### EXERCISE INSTRUCTIONS
Reproduce this listing in full.

◇ ◇ ◇ ◇ ◇ ◇ ◇

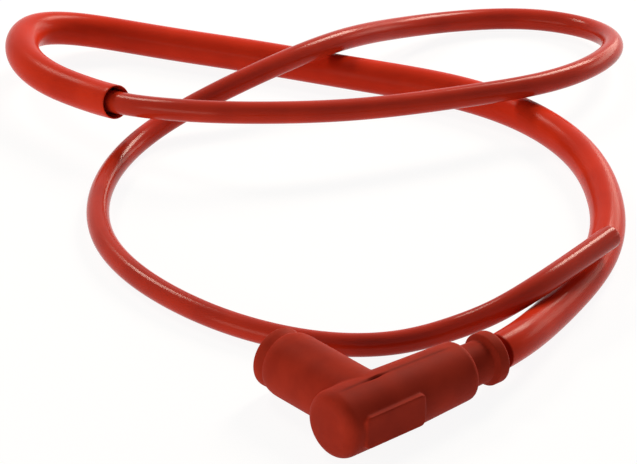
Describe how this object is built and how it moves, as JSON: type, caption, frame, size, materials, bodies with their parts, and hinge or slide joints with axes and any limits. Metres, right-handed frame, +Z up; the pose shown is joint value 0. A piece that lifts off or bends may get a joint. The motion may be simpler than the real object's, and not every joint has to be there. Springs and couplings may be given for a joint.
{
  "type": "spark plug cap",
  "caption": "Right-angle resistor spark plug cap in soft red rubber, with its own ignition lead looped on the bench and a protective sleeve over the lead's first half.",
  "frame": {"origin": "bottom centre of the cap's own box, on the surface that the cap lies on, without the lead and its sleeve", "axes": "+X along the body towards the lead, +Y along the plug leg out of its mouth, +Z up from the surface it lies on"},
  "size_m": [0.2444, 0.2679, 0.0236],
  "materials": {
    "cap_rubber": "matte moulded silicone rubber, dark red",
    "lead_jacket": "glossy extruded silicone jacket, bright red",
    "sleeve": "satin extruded sleeve, red",
    "insulator": "moulded phenolic, dark brown",
    "ceramic": "fired ceramic rod, off-white",
    "brass": "turned brass",
    "spring_steel": "drawn spring wire"
  },
  "bodies": {
    "root": {"cap_body": "cap_rubber", "plug_seal": "cap_rubber", "cable_seal": "cap_rubber", "leg_insulator": "insulator", "body_insulator": "insulator", "terminal_socket": "brass", "terminal_clip": "spring_steel", "contact_block": "brass", "contact_spring": "spring_steel", "resistor_cap_1": "brass", "resistor_rod": "ceramic", "resistor_cap_2": "brass", "cable_screw": "brass", "lead": "lead_jacket", "protective_sleeve": "sleeve"}
  },
  "joints": []
}
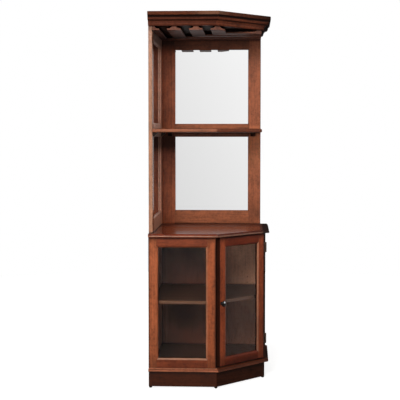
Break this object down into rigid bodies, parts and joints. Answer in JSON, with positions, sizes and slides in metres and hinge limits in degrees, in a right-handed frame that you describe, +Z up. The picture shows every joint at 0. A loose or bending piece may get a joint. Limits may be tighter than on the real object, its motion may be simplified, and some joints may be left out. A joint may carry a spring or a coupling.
{
  "type": "corner bar cabinet",
  "caption": "Corner bar cabinet: glazed base with a hinged door across the corner, mirrored open hutch with a shelf, and a cornice with stemware rails under it.",
  "frame": {"origin": "on the floor under the middle of the cabinet's bounding box", "axes": "+Z up; the back wall of the room is at +Y and the wall on the left at -X; the door across the corner faces +X and -Y at 45 degrees, and the picture looks along +Y"},
  "size_m": [0.62, 0.62, 1.905],
  "materials": {
    "cherry_wood": "stained cherry-coloured hardwood and veneer under a satin lacquer, darker in the corners and grooves",
    "carcase_wood": "dark stained veneered board, flat lacquer",
    "hardboard": "brown hardboard, plain",
    "clear_glass": "clear float glass",
    "silvered_mirror": "silvered flat mirror",
    "dark_bronze": "dark bronze, semi-gloss",
    "zinc_steel": "zinc plated steel",
    "black_plastic": "moulded, matt"
  },
  "bodies": {
    "cabinet": {"adjustable_shelf": "carcase_wood", "back_wall_panel": "carcase_wood", "base_bottom_panel": "carcase_wood", "base_moulding_diagonal": "cherry_wood", "base_moulding_left": "cherry_wood", "base_moulding_right": "cherry_wood", "countertop": "cherry_wood", "crown_moulding_diagonal": "cherry_wood", "crown_moulding_left": "cherry_wood", "crown_moulding_right": "cherry_wood", "crown_top_board": "cherry_wood", "door_header_rail": "carcase_wood", "door_jambs": "carcase_wood", "face_glass_retainers": "carcase_wood", "glides": "black_plastic", "hinge_body_leaves": "dark_bronze", "hinge_body_screws": "zinc_steel", "hinge_pins": "dark_bronze", "hutch_back_corner_stile": "cherry_wood", "hutch_back_front_stile": "cherry_wood", "hutch_back_mirrors": "silvered_mirror", "hutch_back_rails": "cherry_wood", "hutch_left_corner_stile": "cherry_wood", "hutch_left_front_stile": "cherry_wood", "hutch_left_mirrors": "silvered_mirror", "hutch_left_rails": "cherry_wood", "left_face_bottom_rail": "cherry_wood", "left_face_glass": "clear_glass", "left_face_stile_door": "cherry_wood", "left_face_stile_wall": "cherry_wood", "left_face_top_rail": "cherry_wood", "left_wall_panel": "carcase_wood", "magnetic_catch": "black_plastic", "mid_shelf": "cherry_wood", "mirror_backers": "hardboard", "plinth_back_rails": "carcase_wood", "plinth_diagonal": "cherry_wood", "plinth_left": "cherry_wood", "plinth_right": "cherry_wood", "rack_board": "carcase_wood", "right_face_bottom_rail": "cherry_wood", "right_face_glass": "clear_glass", "right_face_stile_door": "cherry_wood", "right_face_stile_wall": "cherry_wood", "right_face_top_rail": "cherry_wood", "shelf_brackets": "dark_bronze", "shelf_pins": "zinc_steel", "stemware_rails_left": "cherry_wood", "stemware_rails_right": "cherry_wood"},
    "door": {"door_latch_stile": "cherry_wood", "door_hinge_stile": "cherry_wood", "door_bottom_rail": "cherry_wood", "door_top_rail": "cherry_wood", "door_glass": "clear_glass", "door_glass_retainers": "carcase_wood", "door_knob": "dark_bronze", "knob_screw": "zinc_steel", "hinge_door_leaves": "dark_bronze", "hinge_door_screws": "zinc_steel", "catch_strike_plate": "zinc_steel"}
  },
  "joints": [
    {"name": "door_hinge", "type": "hinge", "parent": "cabinet", "child": "door", "pos_m": [0.2875, -0.0425, 0.435], "axis": [0, 0, 1], "range_deg": [0, 180]}
  ]
}
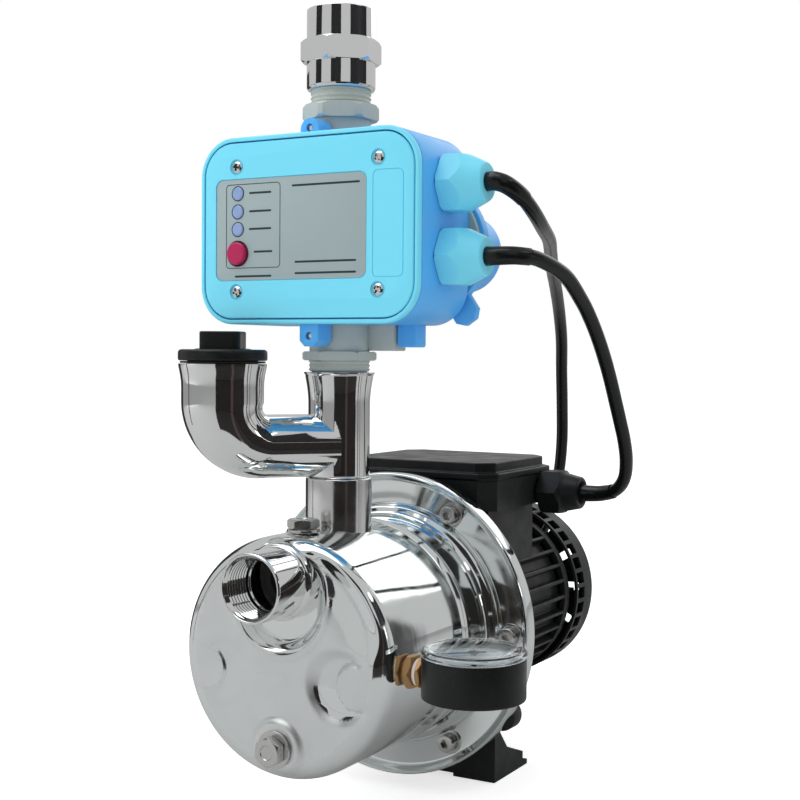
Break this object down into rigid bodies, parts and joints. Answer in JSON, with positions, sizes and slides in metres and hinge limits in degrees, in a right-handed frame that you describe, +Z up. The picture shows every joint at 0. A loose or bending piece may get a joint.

◇ ◇ ◇ ◇ ◇ ◇ ◇

### RESULT OF THIS TASK
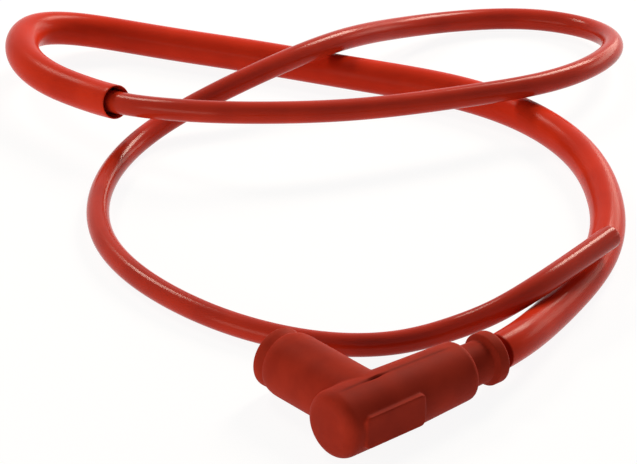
Describe how this object is built and how it moves, as JSON: type, caption, frame, size, materials, bodies with their parts, and hinge or slide joints with axes and any limits. Metres, right-handed frame, +Z up; the pose shown is joint value 0. A piece that lifts off or bends may get a joint. The motion may be simpler than the real object's, and not every joint has to be there. Springs and couplings may be given for a joint.
{
  "type": "spark plug cap",
  "caption": "Right-angle resistor spark plug cap in soft red rubber, with its own ignition lead looped on the bench and a protective sleeve over the lead's first half.",
  "frame": {"origin": "bottom centre of the cap's own box, on the surface that the cap lies on, without the lead and its sleeve", "axes": "+X along the body towards the lead, +Y along the plug leg out of its mouth, +Z up from the surface it lies on"},
  "size_m": [0.2444, 0.2679, 0.0236],
  "materials": {
    "cap_rubber": "matte moulded silicone rubber, dark red",
    "lead_jacket": "glossy extruded silicone jacket, bright red",
    "sleeve": "satin extruded sleeve, red",
    "insulator": "moulded phenolic, dark brown",
    "ceramic": "fired ceramic rod, off-white",
    "brass": "turned brass",
    "spring_steel": "drawn spring wire"
  },
  "bodies": {
    "root": {"cap_body": "cap_rubber", "plug_seal": "cap_rubber", "cable_seal": "cap_rubber", "leg_insulator": "insulator", "body_insulator": "insulator", "terminal_socket": "brass", "terminal_clip": "spring_steel", "contact_block": "brass", "contact_spring": "spring_steel", "resistor_cap_1": "brass", "resistor_rod": "ceramic", "resistor_cap_2": "brass", "cable_screw": "brass", "lead": "lead_jacket", "protective_sleeve": "sleeve"}
  },
  "joints": []
}
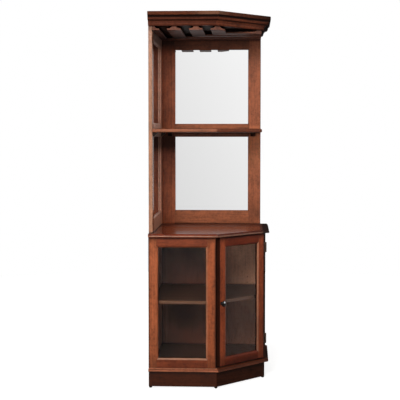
Break this object down into rigid bodies, parts and joints. Answer in JSON, with positions, sizes and slides in metres and hinge limits in degrees, in a right-handed frame that you describe, +Z up. The picture shows every joint at 0. A loose or bending piece may get a joint. Limits may be tighter than on the real object, its motion may be simplified, and some joints may be left out. A joint may carry a spring or a coupling.
{
  "type": "corner bar cabinet",
  "caption": "Corner bar cabinet: glazed base with a hinged door across the corner, mirrored open hutch with a shelf, and a cornice with stemware rails under it.",
  "frame": {"origin": "on the floor under the middle of the cabinet's bounding box", "axes": "+Z up; the back wall of the room is at +Y and the wall on the left at -X; the door across the corner faces +X and -Y at 45 degrees, and the picture looks along +Y"},
  "size_m": [0.62, 0.62, 1.905],
  "materials": {
    "cherry_wood": "stained cherry-coloured hardwood and veneer under a satin lacquer, darker in the corners and grooves",
    "carcase_wood": "dark stained veneered board, flat lacquer",
    "hardboard": "brown hardboard, plain",
    "clear_glass": "clear float glass",
    "silvered_mirror": "silvered flat mirror",
    "dark_bronze": "dark bronze, semi-gloss",
    "zinc_steel": "zinc plated steel",
    "black_plastic": "moulded, matt"
  },
  "bodies": {
    "cabinet": {"adjustable_shelf": "carcase_wood", "back_wall_panel": "carcase_wood", "base_bottom_panel": "carcase_wood", "base_moulding_diagonal": "cherry_wood", "base_moulding_left": "cherry_wood", "base_moulding_right": "cherry_wood", "countertop": "cherry_wood", "crown_moulding_diagonal": "cherry_wood", "crown_moulding_left": "cherry_wood", "crown_moulding_right": "cherry_wood", "crown_top_board": "cherry_wood", "door_header_rail": "carcase_wood", "door_jambs": "carcase_wood", "face_glass_retainers": "carcase_wood", "glides": "black_plastic", "hinge_body_leaves": "dark_bronze", "hinge_body_screws": "zinc_steel", "hinge_pins": "dark_bronze", "hutch_back_corner_stile": "cherry_wood", "hutch_back_front_stile": "cherry_wood", "hutch_back_mirrors": "silvered_mirror", "hutch_back_rails": "cherry_wood", "hutch_left_corner_stile": "cherry_wood", "hutch_left_front_stile": "cherry_wood", "hutch_left_mirrors": "silvered_mirror", "hutch_left_rails": "cherry_wood", "left_face_bottom_rail": "cherry_wood", "left_face_glass": "clear_glass", "left_face_stile_door": "cherry_wood", "left_face_stile_wall": "cherry_wood", "left_face_top_rail": "cherry_wood", "left_wall_panel": "carcase_wood", "magnetic_catch": "black_plastic", "mid_shelf": "cherry_wood", "mirror_backers": "hardboard", "plinth_back_rails": "carcase_wood", "plinth_diagonal": "cherry_wood", "plinth_left": "cherry_wood", "plinth_right": "cherry_wood", "rack_board": "carcase_wood", "right_face_bottom_rail": "cherry_wood", "right_face_glass": "clear_glass", "right_face_stile_door": "cherry_wood", "right_face_stile_wall": "cherry_wood", "right_face_top_rail": "cherry_wood", "shelf_brackets": "dark_bronze", "shelf_pins": "zinc_steel", "stemware_rails_left": "cherry_wood", "stemware_rails_right": "cherry_wood"},
    "door": {"door_latch_stile": "cherry_wood", "door_hinge_stile": "cherry_wood", "door_bottom_rail": "cherry_wood", "door_top_rail": "cherry_wood", "door_glass": "clear_glass", "door_glass_retainers": "carcase_wood", "door_knob": "dark_bronze", "knob_screw": "zinc_steel", "hinge_door_leaves": "dark_bronze", "hinge_door_screws": "zinc_steel", "catch_strike_plate": "zinc_steel"}
  },
  "joints": [
    {"name": "door_hinge", "type": "hinge", "parent": "cabinet", "child": "door", "pos_m": [0.2875, -0.0425, 0.435], "axis": [0, 0, 1], "range_deg": [0, 180]}
  ]
}
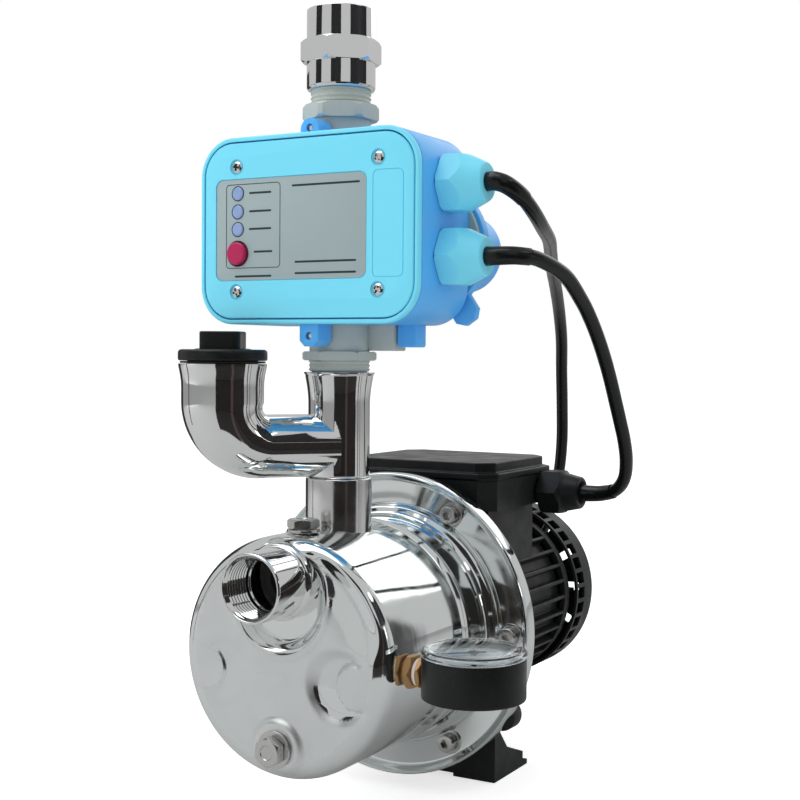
Break this object down into rigid bodies, parts and joints. Answer in JSON, with positions, sizes and slides in metres and hinge limits in degrees, in a right-handed frame that you describe, +Z up. The picture shows every joint at 0. A loose or bending piece may get a joint.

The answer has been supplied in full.